我不會忘記,當轉告老師的話給同學聽時,她臉上的表情。「真的?是阿祖自己決定的?」我點點頭,給了她一個擁抱:「阿祖一定希望你們可以好好的,這樣他在天上才不會有掛念。」同學深吸了一口氣,擦擦眼淚,露出這幾週以來難得一見的微笑:「我要回去告訴外婆,她跟我一樣一直放不下這件事情,我要把老師的話告訴她!」看著她的表情,我突然覺得老師的話語好有力量,比我曾經說過、做過的都還具療效;果然臨床醫師的專業不僅限於照顧病人,也同時要照顧到家屬的心情呀!「謝謝妳幫我問了這些,這對我來說很重要。」同學緊緊握住我的手——我想這大概是打從我進入臨床以來,最有 function 的一瞬間了吧。

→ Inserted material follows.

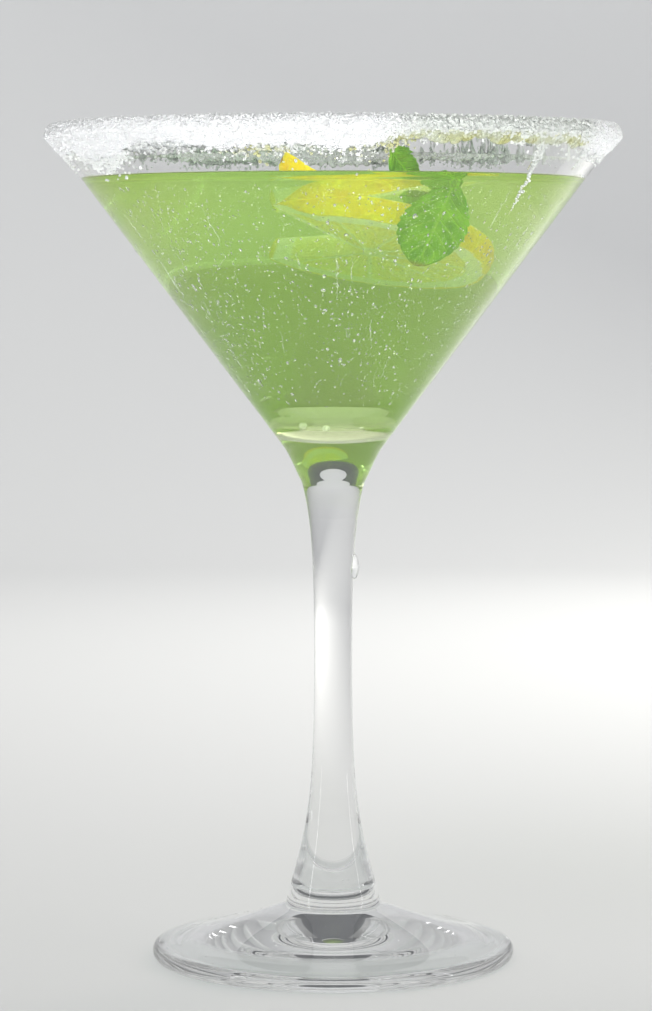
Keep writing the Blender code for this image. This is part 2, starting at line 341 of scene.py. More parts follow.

生命的價值是什麼?活得長長久久?還是活得有尊嚴?我想,只要活著的時候沒有遺憾,能夠心滿意足地走完人世間一遭,這就是最有價值的事了吧。當然,如果上天允許,還是希望能多陪深愛的人們久一些;但是當離別的時刻真的來臨,放手並不是放棄,而是對親愛的家人最後的溫柔。